Jakarta, Aktual.com — Bank Indonesia (BI) mengevaluasi bahwa kebijakan relaksasi dengan menaikkan pembiayaan perbankan terhadap nilai agunan (loan to value/LTV) tidak cukup untuk mendongkrak permintaan kredit, namun perlu bauran kebijakan pemerintah agar insentif yang diberikan lebih komprehensif.
“Kalau saja kami punya kebijakan sektor perumahan yang komprehensif akan lebih optimal, jadi bukan hanya dari sisi perbankan tapi perlu seperti perlindungan konsumen dan lainnya yang belum tercakup,” kata Direktur Departemen Kebijakan Makro Prudensial BI Yati Kurniati di Jakarta, Jumat (27/5).
Hal tersebut merupakan evaluasi BI dari kebijakan sebelumnya yang menaikkan LTV menjadi 80 persen dari 70 persen, sehingga uang muka yang dibayarkan nasabah hanya 20 persen dari total pembiayaan rumah.
Yati mengatakan, relaksasi yang dikeluarkan pada November 2015 itu memang belum mampu mendongkrak pertumbuhan kredit dan menstimulus pertumbuhan ekonomi.
Selain karena kebijakan yang masih parsial, lanjut Yanti, relaksasi tersebut “tidak laris” karena perlambatan ekonomi yang cukup dalam pada tahun lalu.
Akibatnya, masyarakat atau nasabah lebih memilih mengeluarkan uang untuk keperluan utama dibandingkan membeli rumah atau kendaraan bermotor.
Kebijakan relaksasi LTV pada tahun lalu itu pada akhirnya hanya menahan perlambatan ekonomi agar tidak semakin dalam, tapi belum sampai mendorong ekonomi untuk tumbuh.
“Jadi dampak pelonggaran LTV tidak terlalu signifikan utk mem-boost (pertumbuhan kredit) karena masih ada perlambatan dari sektor lainnya,” ujarnya.
Pada 2015, pertumbuhan kredit perbankan nasional hanya mencapai 10,1 persen.

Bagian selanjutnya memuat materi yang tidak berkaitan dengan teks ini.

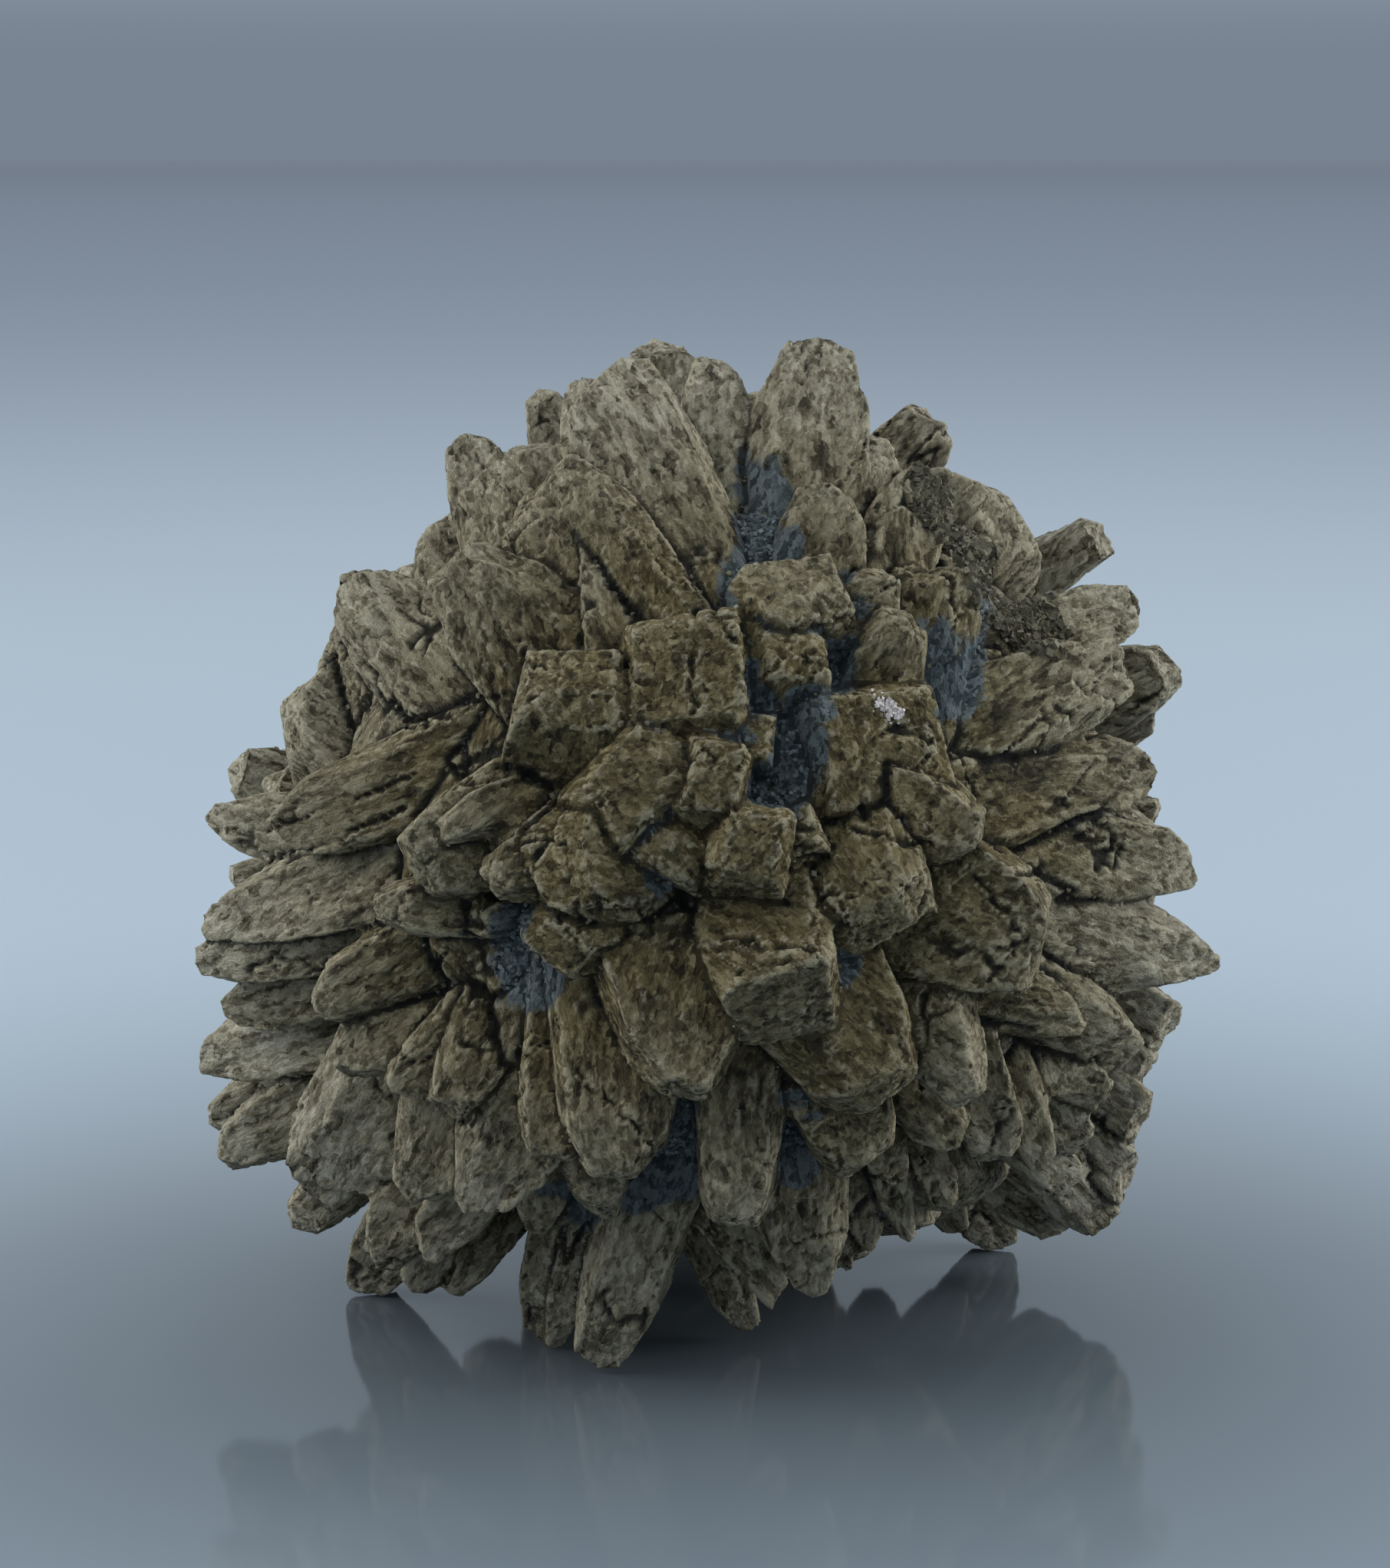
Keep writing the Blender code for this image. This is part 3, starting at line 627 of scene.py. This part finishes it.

Angka tersebut lebih rendah dibandingkan batas bawah proyeksi BI dan Otoritas Jasa Keuangan (OJK) yang sebesar 11 persen – 13 persen.
Tahun ini, Yati mengatakan, BI ingin mengeluarkan kebijakan relaksasi LTV secara menyeluruh. Dia melihat insentif di bidang pembiayaan perumahan ini akan turut membuat pemulihan ekonomi berjalan mulus pada tahun ini.
Namun, dia juga meminta pemerintah untuk turut mengeluarkan kebijakan yang sinergis, agar industri properti dan kredit perbankan bisa tumbuh maksimal.
“Jadi bukan hanya dari sisi perbankan saja, bisa juga dari perpajakan, yang belum tercakup,” ujarnya.